Neues Kuchen-Rezept

Gegenseitige Anmache mit anschließendem Erfolg: Der MSV Duisburg entdeckt die Vorzüge intimer Runden

DUISBURG taz ■ Am Ende feierten die Duisburger mit ihren Fans wie kleine Kinder und freuten sich über die ungewohnten Glücksgefühle. Nach dem 1:0-Erfolg über den VfL Wolfsburg standen beim MSV freundlichere Themen als zuletzt im Vordergrund. Mindestens ein Mal wöchentlich setzten sich Spieler und Trainer im Oktober zusammen, um die Gründe für ihre miserablen Leistungen zu erörtern. „Es hat gefruchtet“, freute sich Keeper Georg Koch nach dem zweiten Saisonsieg.

„Stellenweise haben wir uns ganz sachlich ausgekotzt“, meinte Koch, der über detaillierte Gesprächsinhalte allerdings nichts verraten wollte. „Dass ist wie mit den Müttern, die ihre leckeren Kuchenrezepte für sich behalten“, begründete Koch seine Verschwiegenheit. Stürmer Markus Kurth gewährte einen etwas tieferen Einblick. „Nach unseren schlechten Spielen knallten wir uns alle gegenseitig an den Kopf, was einen am anderen stört. Manche reagierten schon etwas beleidigt, alle haben es aber eingesehen“, sagte Kurth, der neben Koch als Wortführer bei den mannigfaltigen Aussprachen galt. Immer wieder war es dieses Duo, dass sich mit Vehemenz gegen die Niederlagen stemmte, den Abwärtstrend mit Pleiten gegen Frankfurt, Bayern und 1860 München (Pokal) aber alleine nicht verhindern konnte. „An der Ehre gepackt“ habe man daher die Teamkollegen erzählte Kurth, der in der 57. Minute das entscheidende Tor von Alexander Bugera vorbereitete: „Oft ist das nur Geschwafel, aber diesmal setzten wir es um.“

Mit einem überdimensionalen Transparent „Einsatz, Wille und Kampf regieren hier – und Du“, hatten die MSV-Fans bereits vor dem Anpfiff gegen Wolfsburg die Charakterfrage gestellt. Sie wurde positiv beantwortet. Über 90 Minuten mühte sich der Aufsteiger und kämpfte seine formschwachen Gäste schlichtweg nieder. „Grätschen und rennen kann richtig Spaß bereiten, wenn alle mitmachen“, fand Spielgestalter Dirk Lottner. Ihm wurde im Mittelfeld erstmals Markus Anfang zur Unterstützung an die Seite gestellt . Der Adjutant machte seine Sache ordentlich und durfte sich als doppelter Sieger fühlen, während Mannschaftskollege Ivica Grlic auf die Tribüne strafversetzt wurde. „Wir haben so aggressiv gespielt, wie es sein muss, wenn man in der Bundesliga bestehen will“, sagte Anfang und entschuldigte, dass man spielerische Mittel im Abstiegskampf nicht erwarten könne.

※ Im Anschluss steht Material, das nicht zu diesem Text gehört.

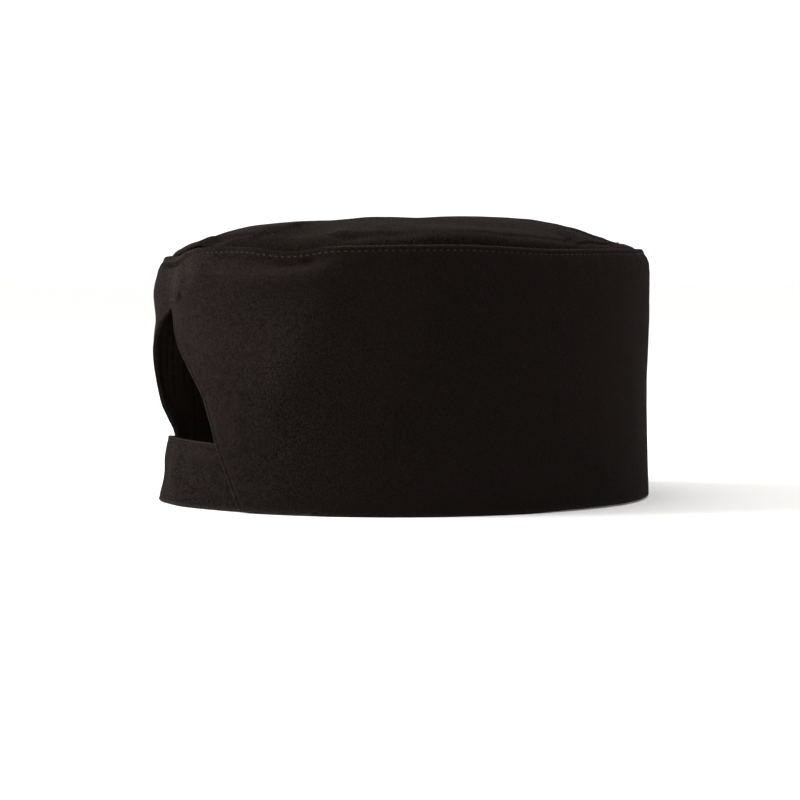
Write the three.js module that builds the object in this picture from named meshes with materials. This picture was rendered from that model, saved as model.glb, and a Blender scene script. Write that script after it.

In Duisburg macht das ohnehin keiner. Trainer Norbert Meier hat seine Ansprüche längst heruntergeschraubt und atmete beseelt durch, „weil wir uns wieder in einer angenehmeren Tabellensituation befinden.“ Der Anschluss im Kampf um den Klassenerhalt wurde hergestellt, nicht viele hatten das dem zwar engagierten, aber deutlich limitierten MSV überhaupt noch zugetraut. „Die Mannschaft lebt“, unterstrich Meier. Selten wurde der Teamgeist so glorifiziert wie nun in Duisburg.

Die Frage, ob Kampf alleine reicht, um nach 34 Spieltagen die Rettung zu feiern, wollten sie an diesem Wochenende noch nicht beantworten. Als zu anspruchsvoll gestalten sich die nächsten Aufgaben mit zwei Auswärtsspielen in Schalke und Hamburg. „Machen wir uns nichts vor, die meisten Teams sind spielerisch stärker als wir“, meint Kurth. „Wenn wir so auftreten, wie gegen Wolfsburg, schaffen wir auch auf Schalke was“, bewahrte zumindest der MSV-Vorsitzende Walter Hellmich seinen Optimismus. Vor fünf Jahren war der Bauunternehmer an der Fertigstellung der Schalker Arena maßgeblich beteiligt, nächsten Samstag will er seinen Kumpel Rudi Assauer ärgern. Sollte es nicht klappen, müssen sie in Duisburg eben noch ein paar Gesprächszirkel abhalten.